The austerity measures approved by the Greek parliament are provoking a violent backlash from protestors, given their dire implications for future generations of young Greeks.

However the long term economic problems in Greece also have potentially serious implications for English holidaymakers should they suffer the misfortune of suffering an injury in that jurisdiction.

Let us consider the example of an English claimant who suffers injury due to the negligence of a third party Greek driver, whilst on holiday.  Ordinarily the claim would be negotiated with the Greek insurers of the defendant driver, if the claim was pursued in the Greek jurisdiction or, alternatively, with the UK handling agents nominated by the Greek insurer, if the claim was pursued in the English jurisdiction. Either way it is the Greek insurer that must pay the damages and associated costs if the claim is successful.

But what happens if the Greek insurer goes bust?
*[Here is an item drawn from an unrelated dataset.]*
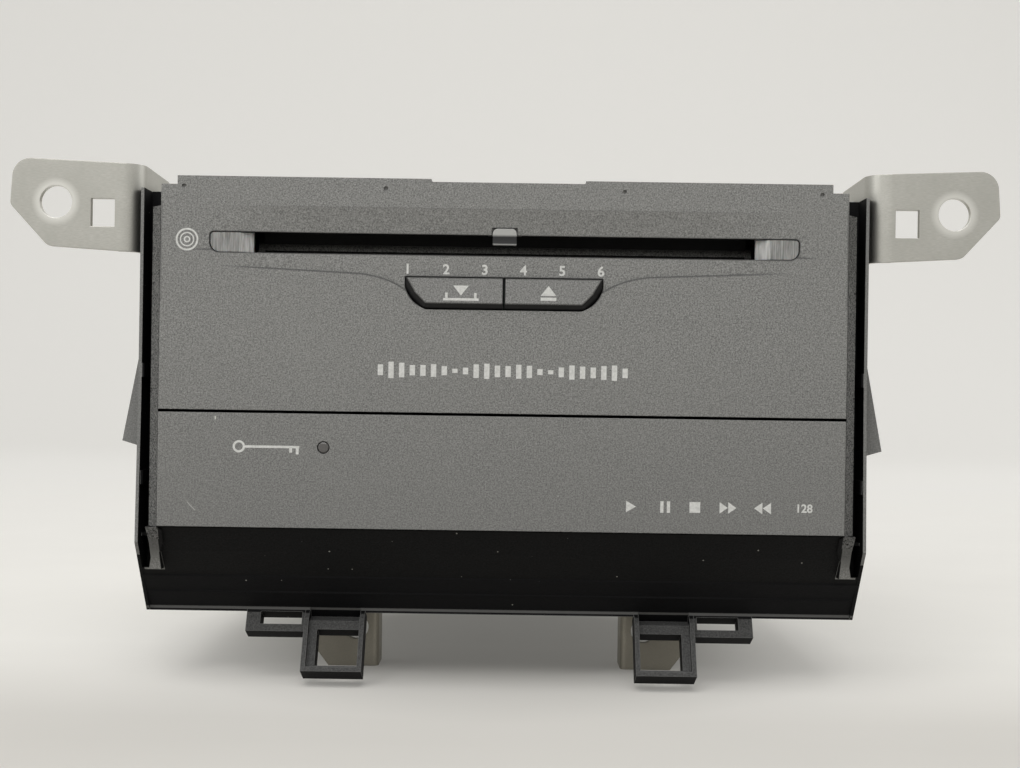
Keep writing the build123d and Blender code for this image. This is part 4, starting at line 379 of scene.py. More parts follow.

Several Greek insurers have already entered into liquidation as a consequence of the current financial turmoil, and it is seemingly inevitable there will be further casualties in the months to come.

In these circumstances the best advice would usually be to lodge a claim against the Greek Auxiliary Fund, which is the Greek equivalent of the Motor Insurers' Bureau in the UK.  This fund was set up to help ensure damages are paid to a claimant injured in an RTA in circumstances where there is no identified defendant, an uninsured third party vehicle, or if the insurer of the third party driver becomes insolvent.
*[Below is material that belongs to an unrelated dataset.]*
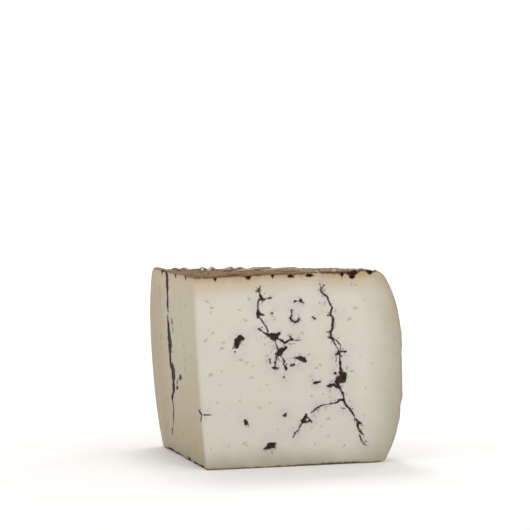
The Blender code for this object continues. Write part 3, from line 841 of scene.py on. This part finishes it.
def truffle_distance(x, z, routes, seed):
    """Distance in millimetres to the nearest edge of truffle, negative inside."""
    nearest, half = np.full_like(x, FAR), np.zeros_like(x)
    for route in routes:
        for (ax, az, a_half), (bx, bz, b_half) in zip(route, route[1:]):
            near = (x > min(ax, bx) - LEG_WINDOW) & (x < max(ax, bx) + LEG_WINDOW)
            near &= (z > min(az, bz) - LEG_WINDOW) & (z < max(az, bz) + LEG_WINDOW)
            u, v = x[near] - ax, z[near] - az
            length = (bx - ax) ** 2 + (bz - az) ** 2 + TINY
            part = np.clip((u * (bx - ax) + v * (bz - az)) / length, 0, 1)
            here = a_half + part * (b_half - a_half)
            gap = np.hypot(u - part * (bx - ax), v - part * (bz - az)) - here
            half[near] = np.where(gap < nearest[near], here, half[near])
            nearest[near] = np.minimum(nearest[near], gap)
    for layer, (size, least, more) in enumerate(FRAY):
        move = least + more * np.clip(half, 0, FRAY_THICK)
        nearest += move * waver(x / size + FRAY_SHIFT, z / size, seed + layer)
    return nearest


print("layers of fray:", len(FRAY))

# %% [markdown]
# Each cut is one sheet, worked out in its own flat plane and then laid onto the curved cut. Three
# lattices lie inside each other. The finest one follows truffle edges, the corner and the rims of
# openings, the next one surrounds those and fills eyes, and the widest one fills plain paste.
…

However, the Greek Auxiliary Fund reportedly has an insurmountable debt of approximately 700 million euros. This is surely unsustainable and it therefore seems inevitable that the Fund will be declared bankrupt in the foreseeable future. If that occurs, there is currently no alternative means of recovering damages (assuming the third party driver has insufficient financial means to satisfy a judgment).

This problem is not necessarily unique to Greece. The Eurozone crisis has inevitably placed greater financial strain on insurers from other member states, and there is therefore a significant risk that insurers from other jurisdictions will also fail.  For the moment, we must hope that the financial contagion does not spread to the equivalent guarantee funds in those jurisdictions too.